At the same time, it should be said that the play itself was accountable for this loss of effect. It was of but an ephemeral sort, and belonged to an old school which had passed away. Other players besides Irving, conscious of this weakness, have felt themselves constrained to supplement it by these broad touchings. The average “play of commerce” is but the inspiration of the moment, and engendered by it—authors, manager, actors, audience all join, as it were, in the composition. Every portion, therefore, reflects the tone of the time. But after a number of years this tone becomes lost or forgotten; the fashions of feeling and emotion, both off as well as on the stage, also pass away.

When closing his season and making the important announcement of the selection of ‘Romeo and Juliet’ for the new one, the manager, as we have seen, had promised some alterations and improvements in the theatre. These were duly carried out, and not only added to the comfort of the audience, but also to the profits of the management. The corridor at the back of the dress-circle was taken in and supplied some sixty or seventy new seats; while below, on the pit floor, place was found for some two hundred additional persons, by including the saloon. Further, the arch of the gallery which impeded the view was raised, padded seats were furnished for the pit, and the manager was willing even to supply “backs,” an unusual luxury, to the seats in the gallery; but the Chamberlain interposed, on the ground that in any panic or hurrying down the steep ascent, these might be found an obstruction. Other alterations were made in the exits and entrances—though these were merely in the nature of makeshifts. But the manager was not content until, many years later, he had purchased the adjoining house and thoroughly remodelled the whole.[29]

The manager, in the interval, took his company on a provincial tour to the leading towns. At Glasgow it was announced to be “the greatest engagement ever witnessed in that city.” As he told his audience on the last night, the receipts for the twelve nights amounted to over £4,000—an average of £334 per night. But the extraordinary “drawing” power of our actor was never exhibited more signally than during the engagement at Edinburgh, at Mr. Howard’s Theatre, which produced results that were really unprecedented. On his last appearance Irving told the audience that “this engagement—and you must not take it for egotism—has been the most remarkable one played for any twelve nights in any theatre, I should think, in Great Britain, certainly out of London, and there are some large theatres in London. I may tell you that there has been taken during the engagement here £4,300, which is certainly the largest sum ever had before in any theatre during the space of time, and I believe it is perfectly unprecedented in any city.” This was a tribute to his attraction. On his departure a gold repeater watch was presented to him.

CHAPTER X.
1882.
‘ROMEO AND JULIET’—THE BANQUET.

By March 8, 1882, the great revival of ‘Romeo and Juliet’ was ready. For this performance the manager drew upon all the resources of his taste, purse, study, and experience. The fascinating play, indeed, offered opportunities for adornment only too tempting. Those glittering, bewitching pictures still linger in the memory of the playgoer, though more than ten years have elapsed since the opening night “Among the restorations will be found that of Romeo’s unrequited love for Rosaline, omitted, among other things, in Garrick’s version.”
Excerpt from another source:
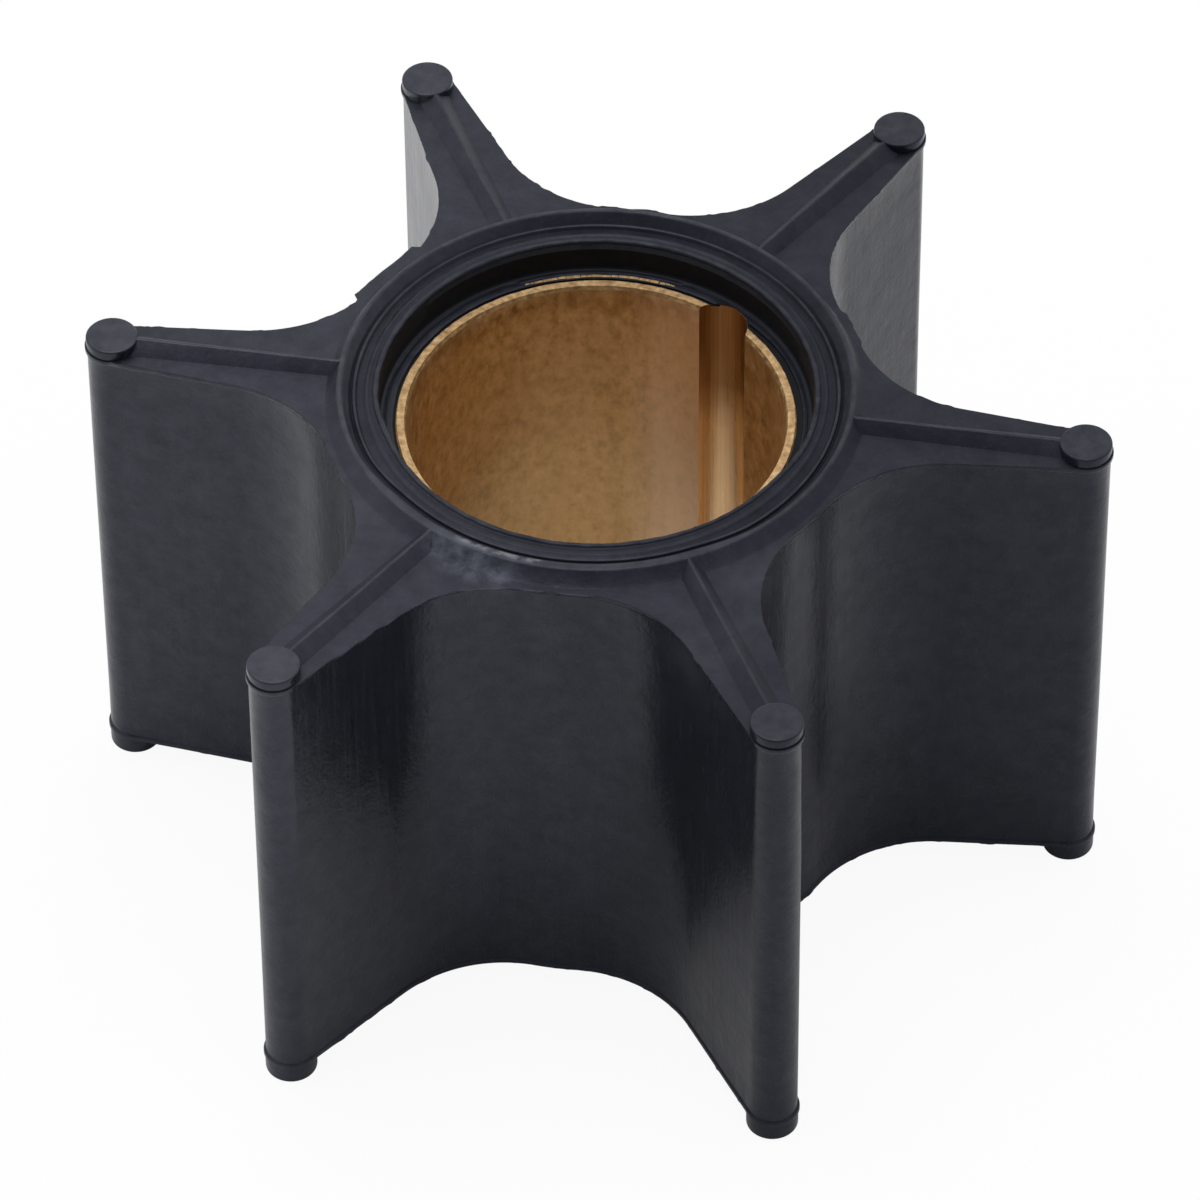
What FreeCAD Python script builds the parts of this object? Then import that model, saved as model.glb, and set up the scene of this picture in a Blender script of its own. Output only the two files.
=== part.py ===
"""Flexible vane impeller for a small raw water pump: one rubber moulding bonded on a bronze bush.

Millimetres, +Z up along the shaft. The origin is on the shaft axis at the underside of the lower
nubs, and one vane lies along +X. Both ends have the same sealing rings and ribs, and the lower
nubs are the longer ones, so the impeller stands on them.
"""
import FreeCAD, Part
import Sketcher
import math
import os

# Driving dimensions. Radii grow outwards from the bore, each ring by its own width.
SIZES = {
    # bronze bush
    "bore_radius": 13.9,
    "bore_chamfer": 0.3,
    "bush_rim": 0.7,
    "bush_wall": 2.5,
    "key_radius": 2.35,
    "key_depth": 1.5,
    "key_angle": 56.7,
    # recess over the bush, and the bevel on the bush's end that the rubber laps
    "recess_depth": 2.15,
    "ledge": 1.25,
    "bevel_depth": 0.6,
    # sealing rings, from the recess outwards: a width for each slope, and the heights it runs to
    "recess_mouth": 0.1,
    "ring_inner_slope": 0.37,
    "ring_height": 0.3,
    "ring_outer_slope": 0.16,
    "groove_floor": 0.05,
    "cushion_half": 0.475,
    "cushion_height": 0.23,
    "groove_slope": 0.42,
    "lip_inner_slope": 0.69,
    "lip_crest": 0.25,
    "lip_outer_slope": 0.85,
    "seal_height": 0.85,
    "hub_land": 0.3,
    # vanes
    "vane_count": 6,
    "web_length": 40.05,
    "vane_reach": 15.9,
    "bead_radius": 1.85,
    "flank_taper": 5.7,
    "root_radius": 10.5,
    # nubs on the vane ends, flaring with the mould's draft to the parting shoulder under each
    "lower_nub": 1.5,
    "nub_radius": 1.92,
    "shoulder_radius": 2.03,
    "shoulder_height": 0.35,
    # ribs along the vane ends
    "rib_crest": 0.22,
    "rib_foot_inner": 1.8,
    "rib_foot_outer": 2.3,
}

# Closer than this, a point counts as lying on a wall, in millimetres.
TOUCHING = 0.01
# Share of the room between two vanes that their root fillets may take.
ROOT_SHARE = 0.9


class Size:
    """A length or angle, kept as a number for drawing and as an expression on the sheet."""

    def __init__(self, number, text):
        self.number = number
        self.text = text

    def joined(self, other, sign, number):
        other_text = other.text if isinstance(other, Size) else repr(other)
        return Size(number, f"({self.text} {sign} {other_text})")

    def __add__(self, other):
        return self.joined(other, "+", self.number + plain(other))

    def __sub__(self, other):
        return self.joined(other, "-", self.number - plain(other))

    def __mul__(self, other):
        return self.joined(other, "*", self.number * plain(other))

    def __truediv__(self, other):
        return self.joined(other, "/", self.number / plain(other))

    def __neg__(self):
        return Size(-self.number, f"(-{self.text})")


def plain(value):
    """The number of a size, or the value itself where it is already a number."""
    return value.number if isinstance(value, Size) else value


def size(name):
    return Size(SIZES[name], f"Sizes.{name}")


def sine(angle):
    return Size(math.sin(math.radians(angle.number)), f"sin({angle.text})")


def cosine(angle):
    return Size(math.cos(math.radians(angle.number)), f"cos({angle.text})")


def smaller(first, second):
    return Size(min(first.number, second.number), f"min({first.text}; {second.text})")


def write_sheet(doc):
    """Put every driving dimension in a cell with its name."""
    sheet = doc.addObject("Spreadsheet::Sheet", "Sizes")
    for row, (name, value) in enumerate(SIZES.items(), start=1):
        sheet.set(f"A{row}", name)
        sheet.set(f"B{row}", str(value))
        sheet.setAlias(f"B{row}", name)
    doc.recompute()


def new_body(doc, name):
    body = doc.addObject("PartDesign::Body", name)
    body.Label = name
    body.Placement = FreeCAD.Placement()
    return body


def origin_feature(body, role):
    return next(item for item in body.Origin.OriginFeatures if item.Role == role)


def new_sketch(body, name, plane, offset=None):
    """A sketch on one of the body's own origin planes, moved off it by a size."""
    sketch = body.newObject("Sketcher::SketchObject", name)
    sketch.AttachmentSupport = [(origin_feature(body, plane), "")]
    sketch.MapMode = "FlatFace"
    if offset is not None:
        sketch.setExpression("AttachmentOffset.Base.z", offset.text)
    return sketch


def hold(sketch, kind, place, value):
    """Add a dimension at a place in the sketch and bind it to the sheet."""
    index = sketch.addConstraint(Sketcher.Constraint(kind, *place, value.number))
    sketch.setExpression(f"Constraints[{index}]", value.text)


def hold_point(sketch, line, end, across, up):
    hold(sketch, "DistanceX", (-1, 1, line, end), across)
    hold(sketch, "DistanceY", (-1, 1, line, end), up)


def closed_outline(sketch, corners):
    """Straight lines through the corners and back to the first, each corner held in place."""
    points = [FreeCAD.Vector(across.number, up.number, 0) for across, up in corners]
    count = len(corners)
    for index in range(count):
        sketch.addGeometry(Part.LineSegment(points[index], points[(index + 1) % count]), False)
    for index in range(count):
        sketch.addConstraint(Sketcher.Constraint("Coincident", index, 2, (index + 1) % count, 1))
    for index, (across, up) in enumerate(corners):
        hold_point(sketch, index, 1, across, up)


def revolve(body, name, sketch, axis):
    solid = body.newObject("PartDesign::Revolution", name)
    solid.Profile = sketch
    solid.ReferenceAxis = (sketch, [axis])
    solid.Angle = 360
    return solid


def cut_through(body, name, sketch):
    """Cut the sketch through the whole body, both ways from its plane."""
    cut = body.newObject("PartDesign::Pocket", name)
    cut.Profile = sketch
    cut.Type = "ThroughAll"
    cut.Midplane = True
    return cut


# Levels and radii that more than one feature uses.
UNDERSIDE = size("lower_nub")
TOP_FACE = UNDERSIDE + size("web_length")
BUSH_FOOT = UNDERSIDE + size("recess_depth")
BUSH_TOP = TOP_FACE - size("recess_depth")
RIM_RADIUS = size("bore_radius") + size("bush_rim")
BUSH_RADIUS = size("bore_radius") + size("bush_wall")
RECESS_RADIUS = RIM_RADIUS + size("ledge")


def ring_section():
    """Sealing rings as radius and height over the end face, from the recess to the lip's crest."""
    slopes = (
        ("ring_inner_slope", "ring_height"),
        ("ring_outer_slope", "groove_floor"),
        ("cushion_half", "cushion_height"),
        ("cushion_half", "groove_floor"),
        ("groove_slope", "ring_height"),
        ("ring_outer_slope", "groove_floor"),
        ("lip_inner_slope", "seal_height"),
        ("lip_crest", "seal_height"),
    )
    radius = RECESS_RADIUS
    section = [(radius, size("recess_mouth"))]
    for width, height in slopes:
        radius = radius + size(width)
        section.append((radius, size(height)))
    return section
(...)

Those who came away from the Lyceum on that opening night must have had a sense almost of bewilderment, so rich and dazzling were the scenes of light and colour that had for hours passed before their eyes. According to the true illusive principle in use on this stage, the lights are lowered as every scene is about to change, by which a sense of mystery is produced, and the prosaic mechanism of the movement is shrouded. Hence, a sort of richness of effect and surprise as the gloom passes away and a gorgeous scene steeped in effulgence and colour is revealed. It would take long to detail the beautiful views, streets, palaces, chambers, dresses, groupings, that were set before the audience, all devised with an extraordinary originality and fertility of resource; though this was the third of these Italian revivals. When it is considered that there were twenty-two scenes, and that most of these were “sets,” it is amazing with what rapidity and smoothness the changes were contrived. Not the least pleasurable part of the whole was the romantic music, written in a flowing, tender strain by Sir Julius Benedict, full of a juvenile freedom and spirit, thoroughly Italian in character, and having something of the grace and character of Schubert’s ‘Rosamunde.’ In the exquisite garden, with its depth of silvered trees glistening in the moonlight, viewed from a terrace, the arrangement of the balcony was the only successful solution seen as yet. It has always been forgotten that Juliet has to act—is, as it were, “on the stage”—and should not be perched in a little wobbling cage. Here it was made a sort of solid loggia, as much a part of the stage as that upon which her lover was standing. I fancy this was the scenic triumph of the night.

When it is considered that Romeo and Juliet are characters almost impossible to perform so as to reach the Shakespearian ideal, it becomes easier to “liberate one’s mind” on the subject of the performance of the two leading characters. The chief objection was that they scarcely presented the ideal of superabundant youth—boyish and girlish—required by the play. I have always thought this a point to be but little insisted upon; it is much the same as with strictness of costume, which is overpowered, as it were, by the acting. It is the acting of youth, not the appearance of youth, that is required; and a case is conceivable where all the flush of youth with its physical accompaniments may be present in perfection, and yet from failure of the acting the idea of maturity and age may be conveyed.[30] In the dramatic ballroom scene, when he was moving about arrayed as a pilgrim, the unbecoming dress and rather too swarthy features seemed to convey the presentment of a person in the prime of life. The critics spoke freely in this sense.